Mérito… ¿qué? En pocas palabras, la meritocracia es el conjunto de creencias que consideran que el mérito, entendido casi siempre en términos de esfuerzo personal, es lo que más importa (si no es que lo único) para alcanzar el éxito. Estas creencias tienen varias implicaciones: 1) La pobreza es causada por la falta de esfuerzo de los individuos, pues no se “esfuerzan” lo suficiente para salir de su situación. Y esta tiene varios corolarios, como la distinción entre pobres merecedores y no merecedores, el rechazo a la política social y el estigma a las y los beneficiarios de la misma, entre otros. 2) Se justifican y legitiman las desigualdades existentes, pues a la pregunta de por qué hay ricos y pobres, la respuesta siempre es porque unos se esfuerzan y otros no.
En cualquier caso, la meritocracia radica en que es una verdadera cosmovisión: estructura nuestra forma de comprender el mundo. El problema es que nos ofrece una comprensión errónea de la realidad social. Pues, lamentablemente, en nuestras sociedades el esfuerzo languidece y se vuelve inútil ante otras condiciones sociales que la misma meritocracia no nos permite ver. Incluso, se han construido muchos mitos para perpetuar la meritocracia. Por ejemplo, se ha llegado a afirmar que las mujeres pobres tienen más hijos para vivir de las ayudas gubernamentales, cuando estadísticamente no hay diferencia significativa entre el número de hijos que tienen las mujeres en los estratos más pobres vis-a-vis los que tienen quienes que están en los estratos más ricos; se afirma que los pobres no se esfuerzan, no trabajan, cuando son los hogares más pobres los que trabajan más horas y en más de un empleo; se afirma que los pobres malgastan su dinero cuando más del 50% de sus ingresos se destina a alimentación, casi el mismo porcentaje que los estratos más ricos destinan a alcohol y tabaco. De ahí que se haya llegado a afirmar que la meritocracia es una teodicea de la desigualdad, porque pese a los datos, se justifica el mal en el mundo.

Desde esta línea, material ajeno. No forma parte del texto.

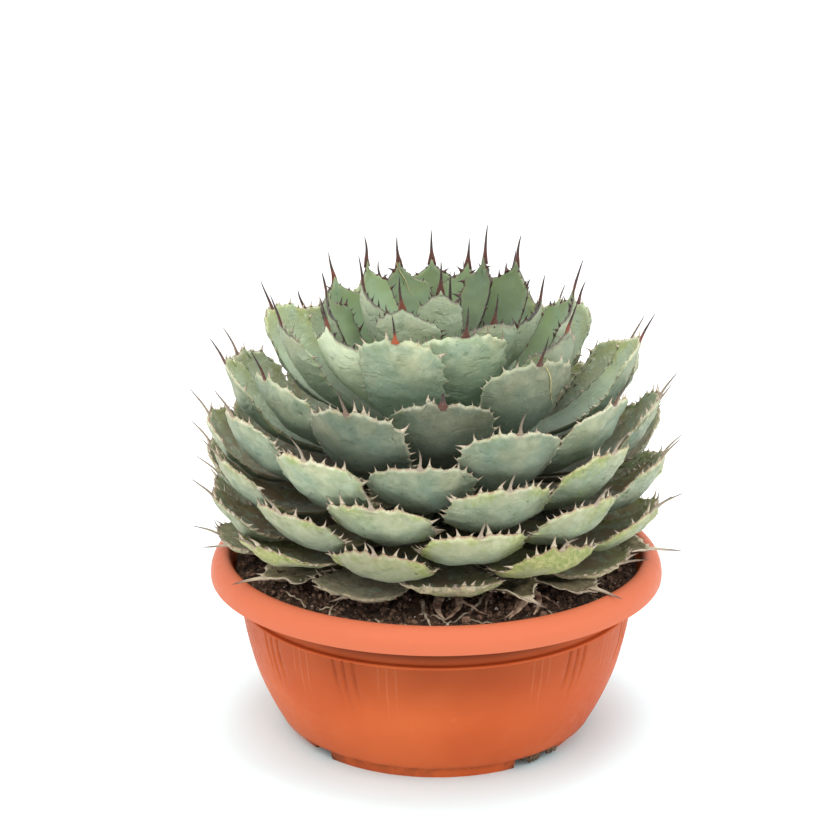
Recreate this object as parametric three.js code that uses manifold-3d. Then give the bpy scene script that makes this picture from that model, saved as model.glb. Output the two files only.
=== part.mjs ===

La meritocracia justifica la desigualdad a tal extremo que, usualmente, son las sociedades más desiguales las que más creen en la meritocracia. A esto se le conoce como la paradoja de la desigualdad. Es una especie de círculo vicioso: las desigualdades alejan a los estratos de tal modo que quienes no tienen experiencias de la desigualdad,[1] no conocen la pobreza y por ello se dificulta la comprensión de que se genera por condiciones estructurales y no por una elección individual. Asimismo, sino se conoce la riqueza, es fácil asumir el discurso hegemónico de que para llegar a tal nivel de acumulación se requiere talento, capacidades y trabajo duro, aunque esto no se sostenga en información real. En este sentido, se llegan a romantizar tanto las experiencias de éxito de quienes ascendieron socialmente como a mitificar a quienes están en la cima. En el segundo caso, aunque no nos bastaría la vida para alcanzar el nivel de riqueza que tienen ciertos multimillonarios, se interioriza la idea de que es fruto de su trabajo o talento, cuando en realidad intervienen factores como la herencia y la posición social. En el primer caso, si bien existen casos de personas desaventajadas socialmente que alcanzaron el “éxito”, lamentablemente son excepciones. Como revela un informe del CEEY, 74 de cada 100 mexicanos que nacieron en hogares en situación de pobreza, morirán en la misma situación. Tristemente, en sociedades desiguales, origen es destino. Ser rico depende más de nacer rico que del esfuerzo personal.
Así, la meritocracia es una de las fuentes de la cultura del descarte denunciada por el papa. De esa cultura que excluye, “pues ya no se está en ella [la sociedad] abajo, en la periferia, o sin poder, sino que se está fuera. Los excluidos no son «explotados» sino desechos, «sobrantes».” (EG, 53) Así, debemos luchar por generar una verdadera conversión de las cosmovisiones y estructuras que perpetúan la cultura del descarte. Luchar por iluminar y transformar las estructuras sociales a la luz del Evangelio en pos de la construcción de una sociedad más justa.
David Eduardo Vilchis Carrillo
_______________________ [1]Hagamos un pequeño ejercicio, en el último año ¿ha temido no tener que comer mañana? ¿Se ha preocupado por perder su vivienda? ¿Ha necesitado un medicamento y no puede conseguirlo? ¿Se ha quedado sin ingresos? Si contestó que no a todas las preguntas, entonces, afortunadamente y al menos en estos casos, no ha tenido experiencia de desigualdad en el último año.